**ENTRIES SHOWN**
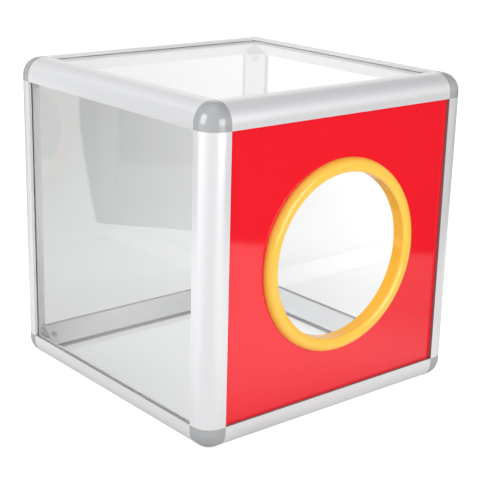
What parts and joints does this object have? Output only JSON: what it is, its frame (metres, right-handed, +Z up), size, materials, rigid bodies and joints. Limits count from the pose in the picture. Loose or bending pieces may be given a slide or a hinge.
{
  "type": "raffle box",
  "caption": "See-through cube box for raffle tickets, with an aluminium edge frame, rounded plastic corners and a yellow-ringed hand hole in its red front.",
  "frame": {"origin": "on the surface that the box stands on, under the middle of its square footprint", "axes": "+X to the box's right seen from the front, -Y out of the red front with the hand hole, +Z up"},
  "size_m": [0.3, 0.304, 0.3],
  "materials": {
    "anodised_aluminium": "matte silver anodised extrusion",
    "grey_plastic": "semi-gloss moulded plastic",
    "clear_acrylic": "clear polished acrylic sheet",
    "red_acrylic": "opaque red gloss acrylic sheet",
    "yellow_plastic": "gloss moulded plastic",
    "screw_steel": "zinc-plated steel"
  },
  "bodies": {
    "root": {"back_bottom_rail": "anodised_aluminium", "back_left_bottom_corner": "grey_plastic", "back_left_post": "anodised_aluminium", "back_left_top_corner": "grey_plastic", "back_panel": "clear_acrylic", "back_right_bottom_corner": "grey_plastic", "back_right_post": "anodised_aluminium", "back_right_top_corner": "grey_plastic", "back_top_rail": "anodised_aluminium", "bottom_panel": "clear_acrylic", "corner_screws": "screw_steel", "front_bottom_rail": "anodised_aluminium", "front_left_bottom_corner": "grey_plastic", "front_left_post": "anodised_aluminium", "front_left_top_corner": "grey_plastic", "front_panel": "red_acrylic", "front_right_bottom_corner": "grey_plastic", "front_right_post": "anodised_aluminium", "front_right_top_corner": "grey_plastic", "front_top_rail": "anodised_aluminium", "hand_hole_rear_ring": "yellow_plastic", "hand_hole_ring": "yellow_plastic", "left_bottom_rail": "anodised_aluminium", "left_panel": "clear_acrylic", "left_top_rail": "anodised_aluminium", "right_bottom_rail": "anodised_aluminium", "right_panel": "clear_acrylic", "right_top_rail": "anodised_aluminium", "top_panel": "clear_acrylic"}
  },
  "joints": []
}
* * *
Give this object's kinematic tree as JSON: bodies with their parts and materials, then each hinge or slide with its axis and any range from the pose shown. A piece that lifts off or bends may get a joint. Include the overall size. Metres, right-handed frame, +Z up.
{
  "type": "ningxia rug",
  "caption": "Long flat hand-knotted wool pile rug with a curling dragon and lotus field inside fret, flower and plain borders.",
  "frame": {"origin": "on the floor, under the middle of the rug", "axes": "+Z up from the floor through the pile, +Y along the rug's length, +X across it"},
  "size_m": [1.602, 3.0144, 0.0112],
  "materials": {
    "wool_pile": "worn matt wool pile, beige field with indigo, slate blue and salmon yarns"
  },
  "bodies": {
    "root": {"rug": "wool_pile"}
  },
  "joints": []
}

**TASK TO CARRY OUT**
Look through the material above. Copy each line where the word "with" appears.

**WORKED SOLUTION**
  "caption": "See-through cube box for raffle tickets, with an aluminium edge frame, rounded plastic corners and a yellow-ringed hand hole in its red front.",
  "frame": {"origin": "on the surface that the box stands on, under the middle of its square footprint", "axes": "+X to the box's right seen from the front, -Y out of the red front with the hand hole, +Z up"},
Give this object's kinematic tree as JSON: bodies with their parts and materials, then each hinge or slide with its axis and any range from the pose shown. A piece that lifts off or bends may get a joint. Include the overall size. Metres, right-handed frame, +Z up.
  "caption": "Long flat hand-knotted wool pile rug with a curling dragon and lotus field inside fret, flower and plain borders.",
    "wool_pile": "worn matt wool pile, beige field with indigo, slate blue and salmon yarns"